I have said before that giving advice about interviewing for jobs often lands the adviser in a tangle, not least because there are so few jobs now that anything might knock you out of the running.
However.
After reading this morning's career advice column in IHE, let me just say this:
1. I am a woman. (We need to get this out of the way.)
2. I have sat on several interview committees.
3. We have interviewed many, many women.
4. Those women were not usually wearing suits.
5. Unless we were considered somehow unworthy of a suit, they presumably were not wearing suits to any of their other interviews, either.
5. When I have interviewed, I have not worn a suit. I have worn professional dress clothes--a blazer, a nice blouse, etc. (I do own one skirt suit, which I had to buy when I was called in for a campus fly-out when I was on the wrong side of the country. Otherwise, I would have worn the aforementioned professional dress clothes.) And yet, I am employed.
6. If you are interviewing at Drew University, and the author is on your search committee, then you might need to wear a suit.
7. Otherwise, dress appropriately for a professional situation, and do not worry about this sort of thing.
(We will put to one side the author's somewhat puzzling belief that a woman who is well-dressed, and yet not wearing a matching suit, fails to exude the appropriate "professionalism," given that women do not necessarily wear suits in professional situations, or that a well-dressed but non-suit-wearing candidate is not taking the job search "seriously." Really? Really?)
Thanks so much for this! I go on the job market next year and was very much not looking forward to having to wear a suit. I was told the less feminine I look the better. Blah! I was not planning on wearing pink bunnies on my blouse, but what's wrong with a bit of style?

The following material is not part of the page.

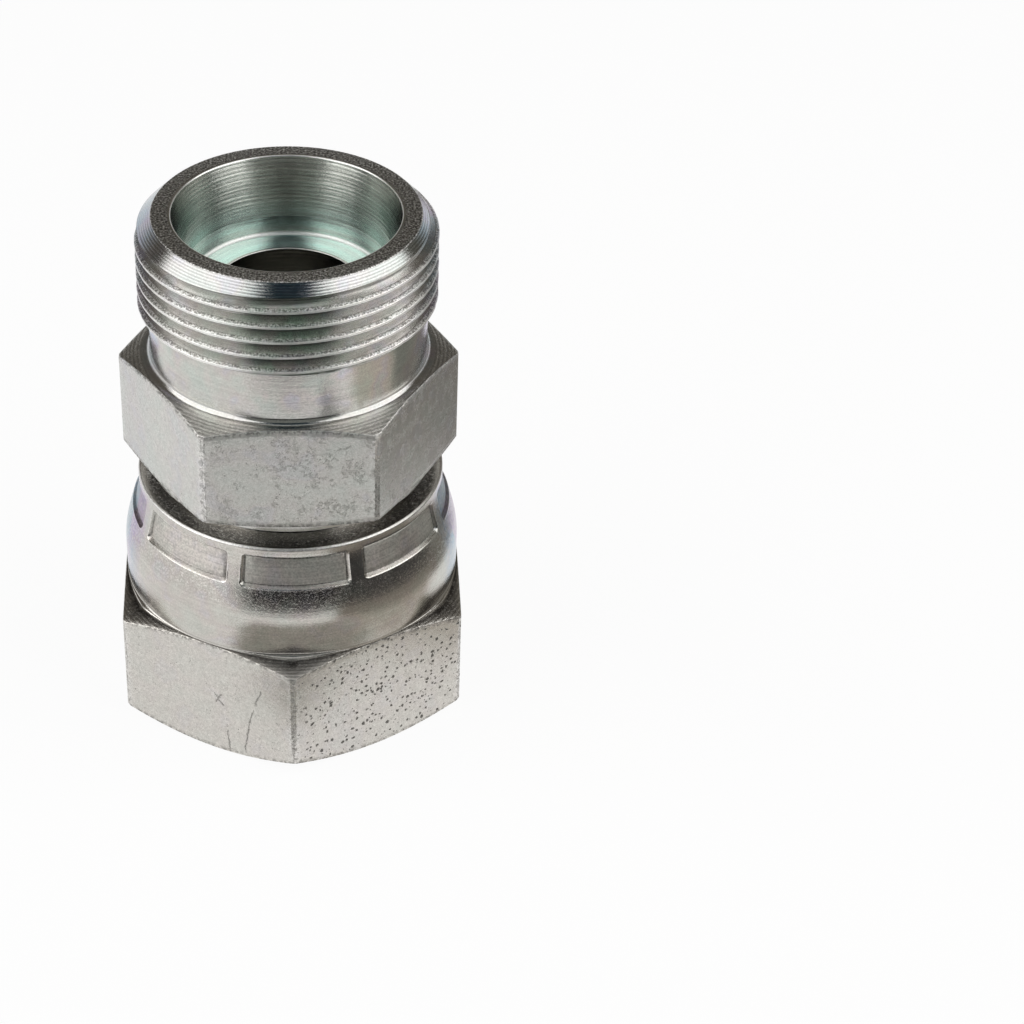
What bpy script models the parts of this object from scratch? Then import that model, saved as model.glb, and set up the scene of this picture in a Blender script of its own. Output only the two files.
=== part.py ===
# Hydraulic straight adapter: a one-piece body with a male tube end at the top and a
# 24 degree nose at the bottom, held in a crimped swivel nut that the part stands on.
# Run with: blender --background --python part.py
import math

import bmesh
import bpy
from mathutils import Matrix

MM = 0.001

# Tube end: the socket takes an 18 mm tube against a stop shoulder
BORE_DIAMETER = 12.7 * MM
TUBE_HOLE_DIAMETER = 18.1 * MM
TUBE_STOP_DEPTH = 7.5 * MM
SOCKET_CONE_HEIGHT = 5.6 * MM
CONE_HALF_ANGLE = math.radians(12)
BORE_EDGE_BREAK = 0.4 * MM

# Male thread, modelled at its outer diameter, and the neck below it
THREAD_DIAMETER = 27.0 * MM
THREAD_PITCH = 1.5 * MM
THREAD_LENGTH = 9.1 * MM
THREAD_END_CHAMFER = 1.55 * MM
THREAD_FLANK = math.radians(30)
NECK_LENGTH = 5.05 * MM
NECK_FILLET = 0.6 * MM

# Body hexagon, of bar whose flats are level with the thread's crests
BODY_ACROSS_FLATS = THREAD_DIAMETER
BODY_HEX_HEIGHT = 11.25 * MM
BODY_HEX_CHAMFER = math.radians(17)
HEX_EDGE_BREAK = 0.25 * MM
WASHER_FACE_HEIGHT = 0.65 * MM
WASHER_FACE_INSET = 0.3 * MM

# Nose, its seal and the flange that the nut's lip is crimped behind
NOSE_RECESS = 4.5 * MM
NOSE_LENGTH = 8.0 * MM
NOSE_ROUND = 0.5 * MM
FLANGE_LENGTH = 5.0 * MM
FLANGE_STEP = 1.5 * MM
O_RING_SECTION = 2.0 * MM
O_RING_HEIGHT = 4.7 * MM
O_RING_PROUD = 0.3 * MM

# Swivel nut: hexagon, internal thread and the collar that is pressed in by jaws
NUT_WALL = 2.3 * MM
NUT_ACROSS_FLATS = THREAD_DIAMETER + 2 * NUT_WALL
NUT_HEX_HEIGHT = 12.4 * MM
NUT_THREAD_LENGTH = 11.0 * MM
NUT_MOUTH_CHAMFER = math.radians(30)
NUT_TOP_CHAMFER = math.radians(20)
UNDERCUT_WIDTH = 1.6 * MM
UNDERCUT_DEPTH = 0.15 * MM
LIP_LENGTH = 2.6 * MM
CRIMP_SQUEEZE = 1.5 * MM
CRIMP_HEIGHT = 7.5 * MM
RIM_ROUND = 0.25 * MM
RIM_BAND = 1.0 * MM

# Crimp marks that the jaws leave round the collar, below a plain band at the rim
JAW_COUNT = 8
JAW_BITE = 0.25 * MM
JAW_HEIGHT = 3.0 * MM
JAW_TAPER = math.radians(13)
JAW_TURN = math.radians(1.5)
RIB_WIDTH = 1.5 * MM

# Clearances between pieces, and small insets that keep one surface proud of another
RUNNING_GAP = 0.3 * MM
FLANGE_TO_THREAD_GAP = 0.4 * MM
O_RING_GAP = 0.2 * MM
NUT_TO_HEX_GAP = 1.2 * MM
FLAT_INSET = 0.2 * MM
COLLAR_INSET = 0.1 * MM
CUTTER_MARGIN = 1.0 * MM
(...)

Posted by: Nancee Reeves | January 03, 2011 at 09:35 AM
I've been on several search committees and I don't care whether a candidate, male or female, is wearing a suit as long as they're dressed professionally. And I find Prof. Nichols's insistence on wearing a suit particularly odd given how informally most academics dress when performing their actual jobs. I wear a jacket and tie when teaching undergrad classes, and I'm usually the most formally dressed person in my department of 29, other than the chair and the office staff.
Posted by: Brian | January 03, 2011 at 10:40 AM
Mmm... depends on what you're interviewing for. I'd hire a casually dressed and unkempt applicant who had the smarts, experience and attitude way faster than a suit-wearing but all-round less awesome candidate. IN FACT... I'd probably be prejudiced in favor of the casual him or her, because clearly that person is more concerned with substance over appearance and has the hutzpah to carry it off.
Once hired I might have a word about more formal attire if the occasion arises. But to pass over a great applicant for the 'crime' of being suit-less or some such dress offence could be self-defeating.
Posted by: zhava | January 03, 2011 at 11:10 PM
I think I had two suits when I was interviewing (I sewed one myself out of Liberty remnants I'd scored during a UK research trip) but I also wore jackets with dresses, had a nice blazer that could coordinate with various skirts and so on.
Dress professionally. Behave professionally. Even then, you don't know if you'll be in a situation where someone on the committee has an irrational dislike of women with nail polish or men with facial hair or something else equally irrelevant.
Posted by: Janice | January 04, 2011 at 08:47 PM
I find the sensitivities about dress and overall appearance in interview settings as expressed by some of the commentators on this thread a tad odd to be honest.
Interviewers with "an irrational dislike of women with nail polish" don't have their institution's best interests in mind if they give themselves permission to bring such infantile prejudices into the the interviewing process. In my experience most employers are looking for the best... not the right wrapping or cover.